PROBLEM DESCRIPTION:
From the first line of the data through the line containing "round the rod.", return each line exactly.

>> BEGIN DATA SECTION

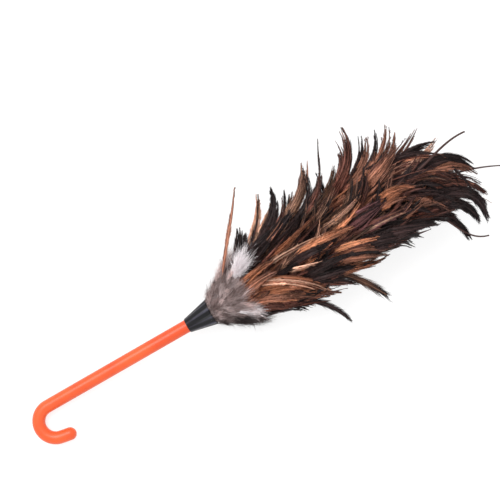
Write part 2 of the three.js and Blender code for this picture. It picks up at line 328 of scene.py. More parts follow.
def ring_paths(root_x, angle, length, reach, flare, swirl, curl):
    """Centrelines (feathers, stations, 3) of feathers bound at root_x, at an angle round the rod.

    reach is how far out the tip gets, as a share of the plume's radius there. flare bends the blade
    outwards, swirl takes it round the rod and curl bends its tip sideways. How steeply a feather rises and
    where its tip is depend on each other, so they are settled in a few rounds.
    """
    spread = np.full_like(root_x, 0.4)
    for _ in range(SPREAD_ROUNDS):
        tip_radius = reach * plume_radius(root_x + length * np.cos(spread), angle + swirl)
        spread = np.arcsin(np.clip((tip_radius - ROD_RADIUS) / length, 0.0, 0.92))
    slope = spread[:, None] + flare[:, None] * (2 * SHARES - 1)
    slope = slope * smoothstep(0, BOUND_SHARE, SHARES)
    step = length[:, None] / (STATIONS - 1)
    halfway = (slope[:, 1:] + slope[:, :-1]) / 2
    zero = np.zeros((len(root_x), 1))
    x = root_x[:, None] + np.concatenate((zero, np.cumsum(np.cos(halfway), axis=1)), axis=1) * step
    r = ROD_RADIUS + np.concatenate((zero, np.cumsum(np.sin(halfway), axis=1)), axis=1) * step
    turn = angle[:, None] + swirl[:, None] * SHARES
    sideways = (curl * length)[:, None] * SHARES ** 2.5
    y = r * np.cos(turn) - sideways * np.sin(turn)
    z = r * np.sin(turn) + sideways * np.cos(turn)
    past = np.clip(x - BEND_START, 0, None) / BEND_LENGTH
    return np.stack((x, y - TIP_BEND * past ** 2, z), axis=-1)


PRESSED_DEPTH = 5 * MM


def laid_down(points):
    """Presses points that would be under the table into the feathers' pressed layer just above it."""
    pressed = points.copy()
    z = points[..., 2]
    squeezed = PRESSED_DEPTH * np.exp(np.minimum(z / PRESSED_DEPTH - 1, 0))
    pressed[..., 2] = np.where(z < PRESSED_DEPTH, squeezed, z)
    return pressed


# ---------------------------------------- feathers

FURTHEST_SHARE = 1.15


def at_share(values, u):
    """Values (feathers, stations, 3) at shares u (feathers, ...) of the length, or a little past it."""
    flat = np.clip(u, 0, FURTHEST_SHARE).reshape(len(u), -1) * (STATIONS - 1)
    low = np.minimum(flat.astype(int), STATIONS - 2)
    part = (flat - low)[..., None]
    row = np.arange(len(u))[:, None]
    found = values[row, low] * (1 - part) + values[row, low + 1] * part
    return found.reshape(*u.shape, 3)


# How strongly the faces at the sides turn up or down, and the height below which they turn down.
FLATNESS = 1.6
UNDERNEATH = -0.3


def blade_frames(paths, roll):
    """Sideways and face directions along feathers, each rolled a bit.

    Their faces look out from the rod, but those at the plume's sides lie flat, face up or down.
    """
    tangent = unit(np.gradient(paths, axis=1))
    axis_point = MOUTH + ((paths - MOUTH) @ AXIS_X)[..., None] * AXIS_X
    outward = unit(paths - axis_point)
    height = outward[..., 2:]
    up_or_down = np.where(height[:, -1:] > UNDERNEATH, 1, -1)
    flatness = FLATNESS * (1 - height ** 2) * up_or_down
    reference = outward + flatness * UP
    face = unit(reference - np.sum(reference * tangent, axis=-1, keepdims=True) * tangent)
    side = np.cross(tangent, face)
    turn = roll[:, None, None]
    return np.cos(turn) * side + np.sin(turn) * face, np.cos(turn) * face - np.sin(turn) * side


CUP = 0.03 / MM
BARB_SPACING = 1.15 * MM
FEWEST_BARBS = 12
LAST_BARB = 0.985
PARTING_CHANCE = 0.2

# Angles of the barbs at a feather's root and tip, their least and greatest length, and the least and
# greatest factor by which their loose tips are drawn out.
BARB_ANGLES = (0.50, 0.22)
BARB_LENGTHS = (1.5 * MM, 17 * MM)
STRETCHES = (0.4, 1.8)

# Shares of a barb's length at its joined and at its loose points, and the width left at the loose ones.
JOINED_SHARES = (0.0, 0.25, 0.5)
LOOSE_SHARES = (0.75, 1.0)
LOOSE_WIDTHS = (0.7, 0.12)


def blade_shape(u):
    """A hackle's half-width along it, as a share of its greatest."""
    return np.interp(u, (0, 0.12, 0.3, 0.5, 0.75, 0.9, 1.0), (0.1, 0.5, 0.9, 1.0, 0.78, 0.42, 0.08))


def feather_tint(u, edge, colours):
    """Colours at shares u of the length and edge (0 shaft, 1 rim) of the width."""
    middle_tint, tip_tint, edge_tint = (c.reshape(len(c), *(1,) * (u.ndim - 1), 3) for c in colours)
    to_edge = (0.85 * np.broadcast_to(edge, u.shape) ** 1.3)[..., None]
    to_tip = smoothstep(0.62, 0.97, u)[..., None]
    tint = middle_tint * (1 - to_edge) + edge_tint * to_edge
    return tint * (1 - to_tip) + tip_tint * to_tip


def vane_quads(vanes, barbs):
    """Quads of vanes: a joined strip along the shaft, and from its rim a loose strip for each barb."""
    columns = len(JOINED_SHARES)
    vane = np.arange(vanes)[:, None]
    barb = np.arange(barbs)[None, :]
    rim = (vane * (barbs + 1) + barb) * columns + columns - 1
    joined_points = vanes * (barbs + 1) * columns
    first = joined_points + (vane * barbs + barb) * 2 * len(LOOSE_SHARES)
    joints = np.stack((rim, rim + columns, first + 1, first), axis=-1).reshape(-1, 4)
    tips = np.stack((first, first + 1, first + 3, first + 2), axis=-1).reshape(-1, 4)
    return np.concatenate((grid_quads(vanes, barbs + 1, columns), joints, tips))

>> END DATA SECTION

COMPLETED TASK:
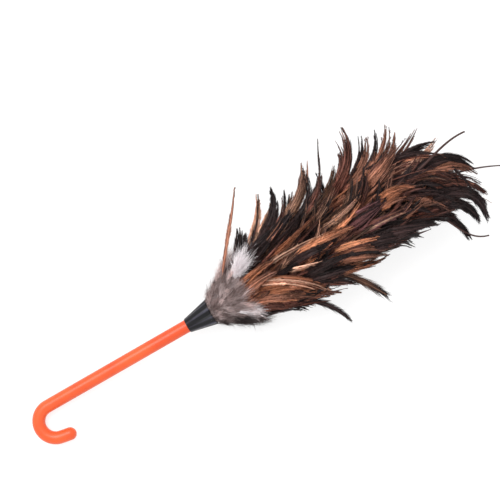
Write part 2 of the three.js and Blender code for this picture. It picks up at line 328 of scene.py. More parts follow.
def ring_paths(root_x, angle, length, reach, flare, swirl, curl):
    """Centrelines (feathers, stations, 3) of feathers bound at root_x, at an angle round the rod.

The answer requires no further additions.